Lydia Balke beschäftigt sich in ihren klassisch komponierten Gemälden mit berüchtigten Serienmördern. Deren gesellschaftliche Randposition lud immer schon zur Projektion der Fantasien “normaler” Gesellschaftsmitglieder ein. Doch auch die Kunstgeschichte durchzieht die Auseinandersetzung mit Motiven, die den Bruch mit der sozialen Norm zum Inhalt haben und dem sogenannten Bösen ein Gesicht zu geben versuchen.
Groß und bunt kommen die Gemälde von Bernhard Martin daher, deren skurrile Kompositionen mit der “Bling Bling-Ästhetik” der Konsumwarenwelt spielen. Martins “Psychogramme vom schönen Schein” zeigen Menschen in arrivierten Lebensverhältnissen, deren exklusiver Lifestyle seine dekadent-absurden Schattenseiten enthüllt. Inmitten der Kulissen der Upperclass werden die Folgen von Egoismus und Ignoranz erkennbar.
Gegen figürliche Malerei lässt sich einwenden, dass eine gegenständliche Bildsprache zu enge Vorgaben an die Interpretation eines Werkes stelle. Anders als abstrakte Kunstwerke engen figürliche Darstellungen somit den Radius der Auseinandersetzung mit einem Bild von vorneherein ein.
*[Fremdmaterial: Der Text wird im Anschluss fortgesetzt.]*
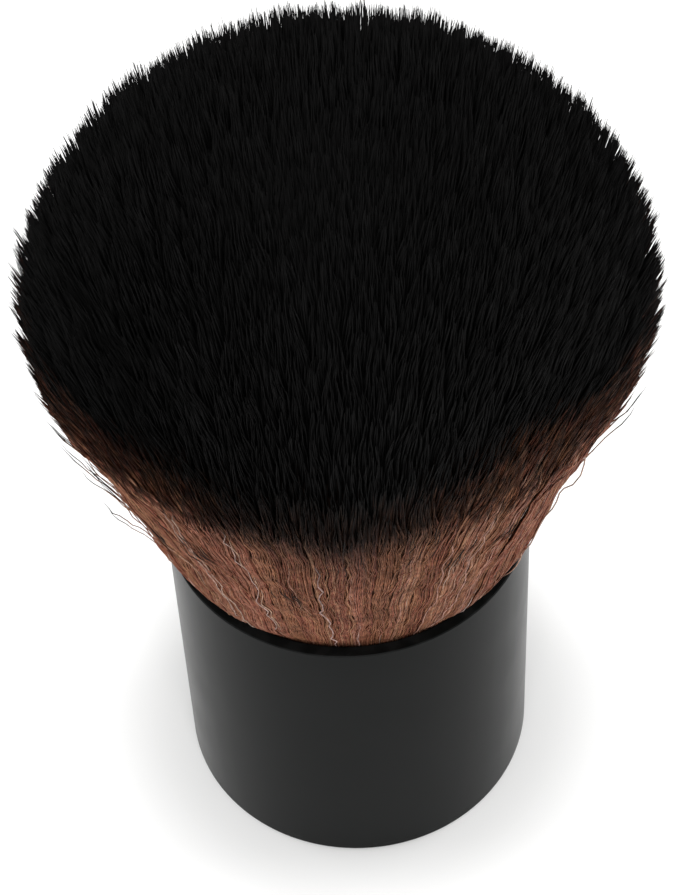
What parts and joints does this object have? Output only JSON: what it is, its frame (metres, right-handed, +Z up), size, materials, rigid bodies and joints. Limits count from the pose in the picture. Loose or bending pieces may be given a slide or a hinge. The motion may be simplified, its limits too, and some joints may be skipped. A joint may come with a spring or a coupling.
{
  "type": "kabuki makeup brush",
  "caption": "Short powder brush with a straight black metal handle and a dense flared head of brown hair with black tips, domed on top.",
  "frame": {"origin": "centre of the flat face of the base cap that the brush stands on", "axes": "+Z up along the handle's axis to the top of the hair; the picture was taken from the -Y side with +X to the right"},
  "size_m": [0.0474, 0.0473, 0.0738],
  "materials": {
    "black_shell": "satin black anodised",
    "black_cap": "satin black anodised",
    "foam": "matte closed-cell foam",
    "steel": "turned",
    "liner_plastic": "moulded",
    "bare_aluminium": "drawn",
    "set_glue": "amber, set hard",
    "hair": "fine crimped hair, brown with black tips"
  },
  "bodies": {
    "root": {"handle_shell": "black_shell", "base_cap": "black_cap", "slug_pad": "foam", "weight_slug": "steel", "core_liner": "liner_plastic", "knot_ring": "bare_aluminium", "glue_plug": "set_glue", "bristle_head": "hair"}
  },
  "joints": []
}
Als Beispiel für diese Kritik wurde auf die DDR-Kunst mit ihrer konkreten Symbolsprache verwiesen, deren Interpretation angeblich immer nur eine (ideologisch verbrämte) Deutung zulasse.
Für die figürliche Malerei spricht indes, dass die Vertrautheit ihrer Symbolsprache gute Voraussetzungen für Künstler bietet, anhand ihrer Bildarrangements neue Spannungen zu erzeugen. In der Ausstellung resultiert das "Böse" sofern auch aus den Überrumpelungen, die unerwartete oder befremdliche Bildkonstellationen beim Betrachter auslösen. In diesen Momenten des Unbehagens tritt die innovative Kraft von Malerei spürbar hervor.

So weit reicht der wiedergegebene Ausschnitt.